Having only scored once from open play in his first 11 Premier League games, it hasn’t yet worked out quite as Spurs fans had hoped. Fingers are beginning to be pointed. Some argue that his team-mates are selfish, or simply lack the creative ability to provide the chances Soldado was used to at Valencia. Others blame AVB’s use of inverted wingers for stifling his supply of crosses, particularly from the right flank, where Andros Townsend takes an absurd number of shots. Some are blaming Soldado himself, calling for the return of Emmanuel Adebayor from exile.

The first thing to say is that the issue shouldn’t be overstated. New players, and especially strikers, often take a full season to settle. There’s no need to panic because Soldado isn’t scoring goals after 11 games.
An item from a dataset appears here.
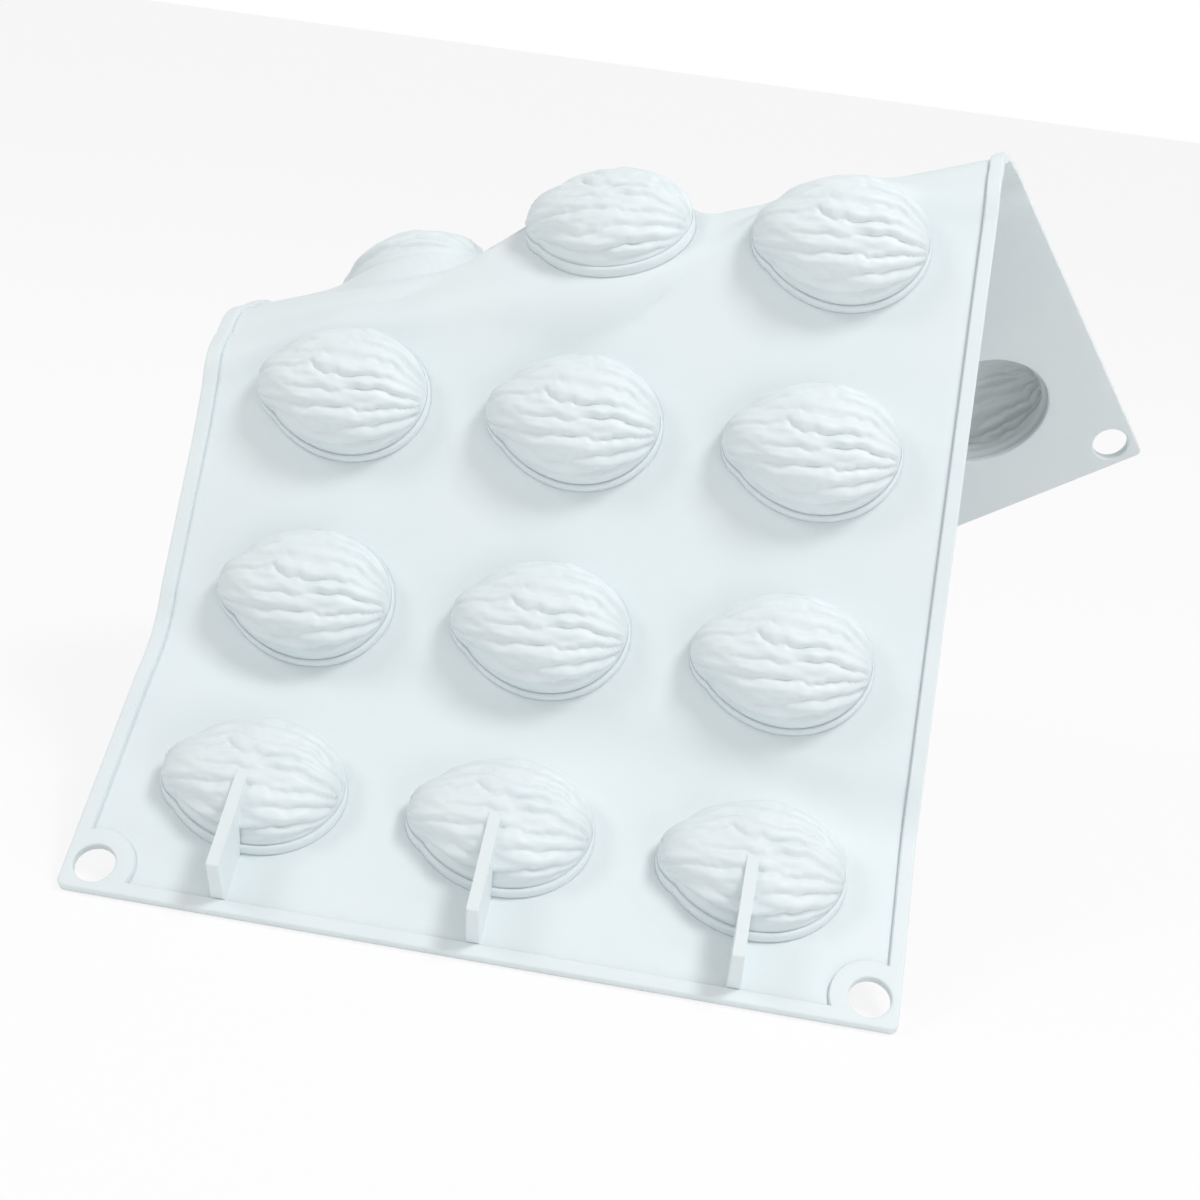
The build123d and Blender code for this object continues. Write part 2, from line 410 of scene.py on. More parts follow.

The true reason for his poor form is probably a combination of a lot of the aforementioned factors. But even allowing for the adjustment period, I feel that Soldado himself has got off a bit lightly. The team’s creative players could do a better job, but his own movement is often somewhat sluggish. It’s not a case of the striker making excellent runs only to be ignored or the pass misplaced. All in all he’s not finding space in good positions very often. His link-up play hasn’t been especially impressive either, and his team-mates could rightly ask why he’s made so few chances for them either. Some might say that it’s only his “job” to finish, but that’s only because his interpretation of the striking role is so limited. You can’t use a player’s own lack of creativity to defend him.

A lot is working against him at the moment: he’s adjusting to a new team and a new country, his team-mates aren’t creating much, and his manager’s system doesn’t seem to get the best out of him. But ultimately, the buck has to stop with the striker himself. It’s starting to look like Spurs have very little to lose by bringing Adebayor back into the fold- he couldn’t do an awful lot worse.